We'd love to see Johnson be successful mainly because his approach is one of just being a racer and doing this because he simply loves racing. And, him being in IMSA adds another entry to the endurance events.
But let's chill out on the idea that just because he is a NASCAR star that makes him immediately the best at any other racing discipline.
Lobotomy of the Race Award: To whomever on the Ally Cadillac Racing team wasn't paying attention to Simon Pagenaud's time in the car.
IMSA rules state a driver can not spend more than four hours in a car during any six hour period. Pagenaud spent four hours ... and 50 seconds ... in the car during a six hour window. Fifty seconds. It's all kept track on computers these days, so there is no reason anybody should keep their driver in too long. Not even 50 seconds too long.
For that reason, the #48 Cadillac DPi of Jimmie Johnson, Kamui Kobayashi, and Simon Pagenaud were disqualified.
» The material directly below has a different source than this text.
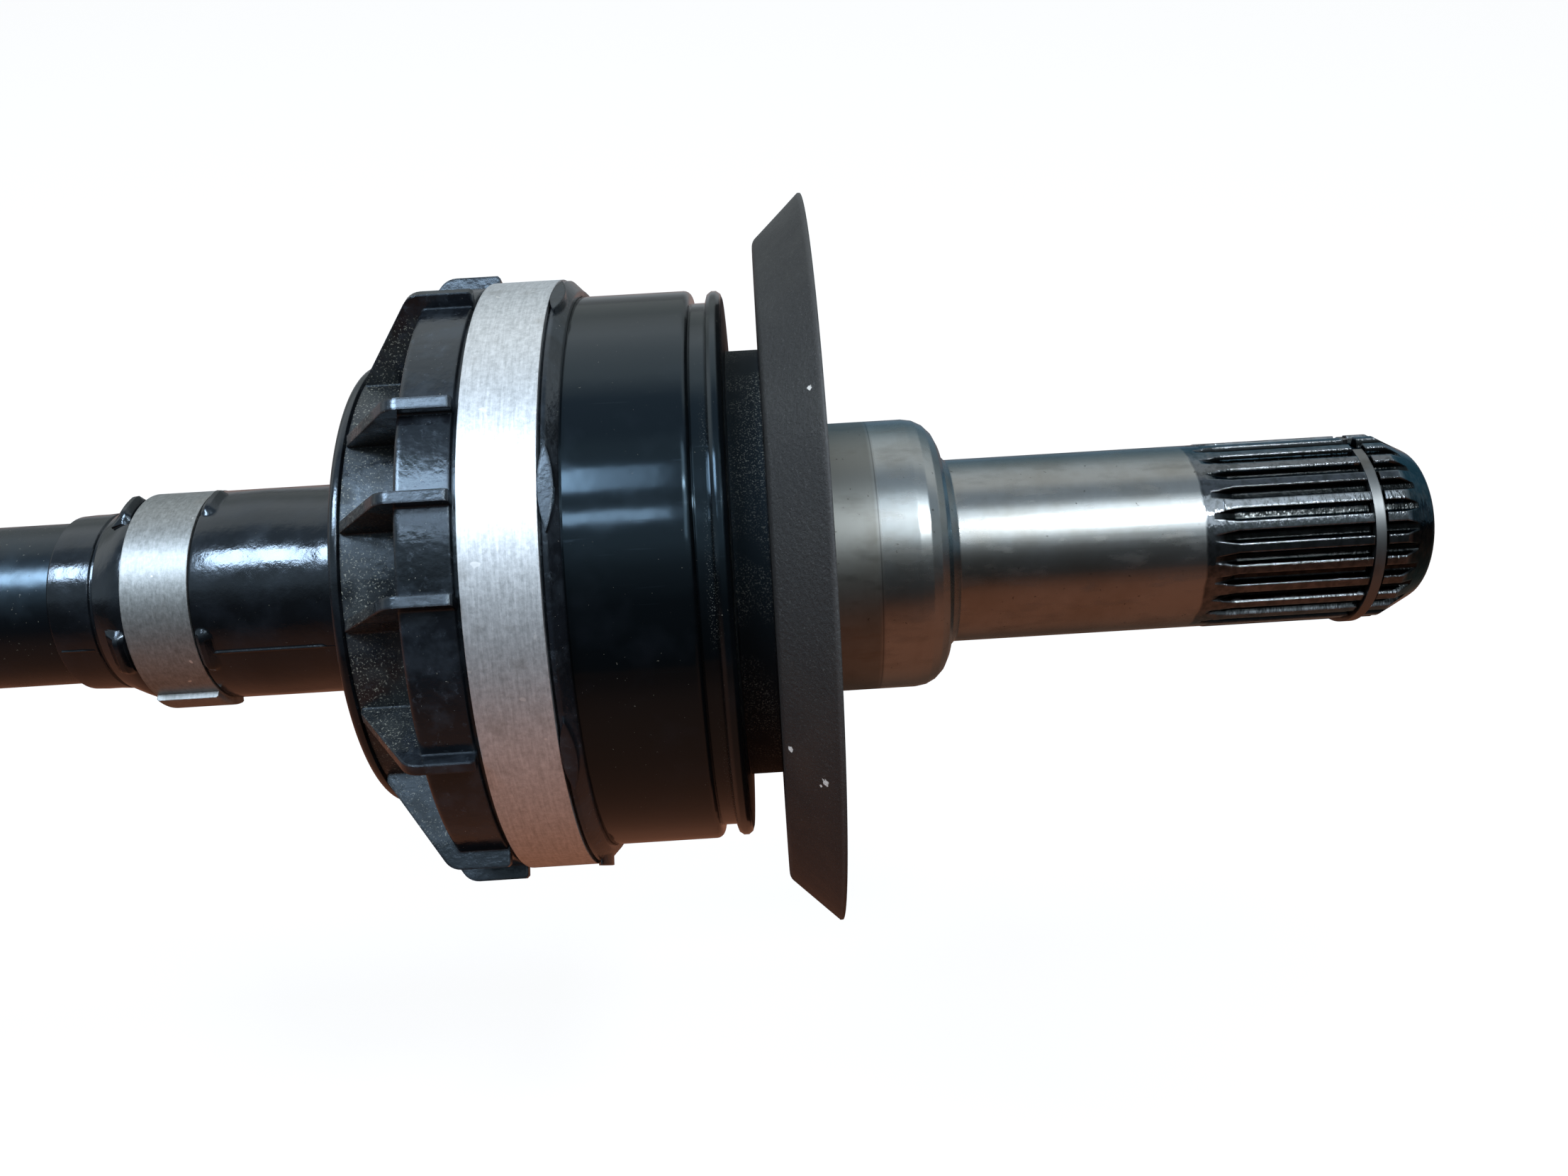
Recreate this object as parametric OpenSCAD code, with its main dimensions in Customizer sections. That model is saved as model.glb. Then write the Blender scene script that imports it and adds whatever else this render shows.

It was great fun watching Kobayashi aggressively move through the field during the final laps. But we all knew it was going to be for naught.
All because someone on that team was lobotomized.
Special Mention: IMSA's safety regulations. There were a lot of huge crashes at Sebring this year. Huge ones. Two GTD cars plowing into the wall at full speed. An LMP2 car flipping along a tire wall. And those were just two of the worst ones.
All the drivers, thankfully, walked away from all these crashes. A huge testament to the safety regulations built into these cars, and in some ways the track itself.
Though, in some ways, the track itself might be blamed for some of these crashes. That is, the surface of the track, with the bumps possibly causing some cars to break and thus lose control at full speed. Or even just trying to hold onto these cars while they are bouncing around like a rodeo bull.
Of course, we don't want the unique characteristic of Sebring to be altered. So, the onus is on making sure the runoffs, the barriers, and of course the cars, are constantly made safer and safer.